Today’s post will be shorter than our usual weekly offering. This is partially due to the amount of cooking I signed myself up to do for the Lunar New Year. (It’s the Year of the Tiger. I’m a Tiger. It’s a special year.) But I am also keeping this post short to not “get ahead of our skis”, because the upcoming Beijing Olympics will catalyze many big events that we will be watching (winter sports pun totally intended).
I’m a hockey fan, so sports-wise I will no doubt be watching some hockey games, even though NHL players will not be participating this time. There are also two non-sports-related developments I will be paying close attention to: e-CNY’s non-Chinese user adoption and the Xi-Putin meeting.
e-CNY Foreigner Adoption
When I shared my perspective on the top tech trends of 2022 with Protocol China, I singled out the adoption of e-CNY, China’s Central Bank Digital Currency, as entering a pivotal year. By all measures, e-CNY adoption is already off to a fast start, doubling its user base to more than 260 million in the last two months. Its pilot app launched on both iOS and Android systems. JD, Tencent’s WeBank, AliPay’s MyBank, and most recently Meituan have all come onboard with integrations. Domestic growth is a foregone conclusion.
What will be more interesting to watch is if the e-CNY gets any uptake during the Winter Olympics by non-Chinese users, like athletes and staff from visiting countries’ teams. Foreign visitors can technically install and use the e-CNY. There are four tiers of the e-CNY wallet and one of the tiers only needs a phone number to register – neither a Chinese bank account nor a valid ID is required.
In Part III of our e-CNY deep-dive series, we explored the e-CNY’s global ambition as one of its long-term strategic values. As I wrote in that post, the Beijing Winter Olympics is the end of the beginning of e-CNY’s own Long March beyond its border.

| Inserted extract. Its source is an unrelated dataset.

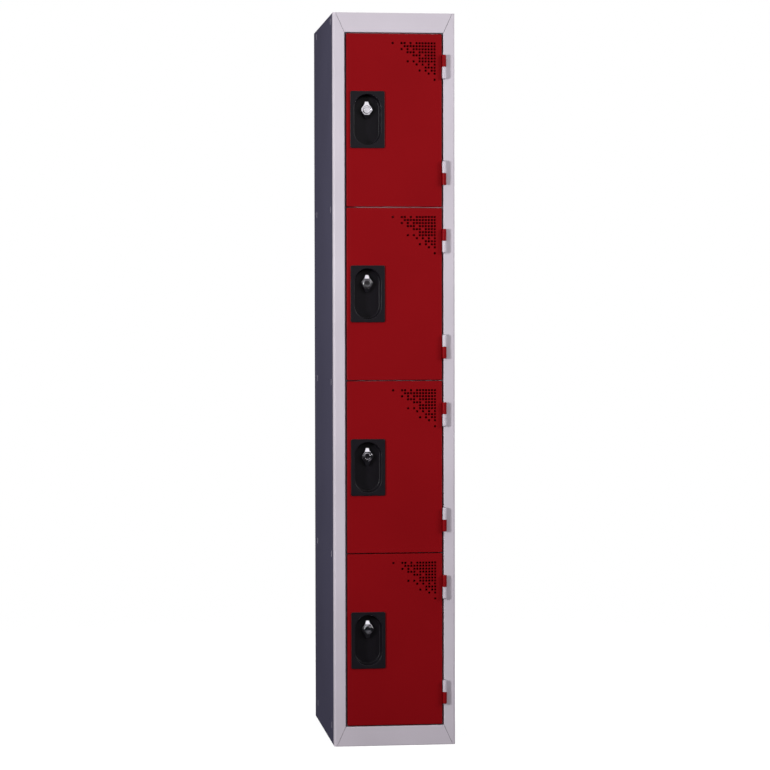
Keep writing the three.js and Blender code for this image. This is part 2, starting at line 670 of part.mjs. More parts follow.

Will foreign visitors use the e-CNY wallet, both as a new product and a geopolitical reality? We will find out soon enough.
Xi-Putin Meeting IRL
When the Winter Olympics open on February 4th, a rare, in-person bilateral meeting between Chinese President Xi and Russian President Putin will be more closely watched than the opening ceremony. The geopolitical backdrop is, of course, Ukraine, as well as the diplomatic boycott of the Olympics by the US and other western countries.
Contrary to some media commentary mistakenly deeming this China-Russia alliance as “unlikely” a decade ago, a multipolar world is something both countries’ leaders have wanted for decades. When then Chinese president Jiang Zemin and his Russian counterpart Boris Yeltsin met in 1997, the two leaders promised each other to build a “multipolar world” not dominated by the US, an episode well-chronicled in the book “We Shall Be Masters” by Chris Miller of Tufts.
Jiang and Yeltsin just didn’t have the power and money to pull it off. In 1997, Russia’s total GDP was $404 billion, and per capita GDP was $2700, while China’s total GDP was $960 billion and per capita GDP was a meager $780! Things have certainly changed since then, especially for China, whose total GDP is now around $18 trillion, while Russia’s hovers around $1.7 trillion.
2022 is very different from 1997, but the two countries' multipolar worldview has stayed consistent. With Xi proclaiming Putin as his “best friend”, this meeting may set off a series of world events towards that multipolarity.
We won’t know until it happens. Until then, I hope everyone has a good Lunar New Year. The Year of the Tiger will no doubt be an interesting one to live through.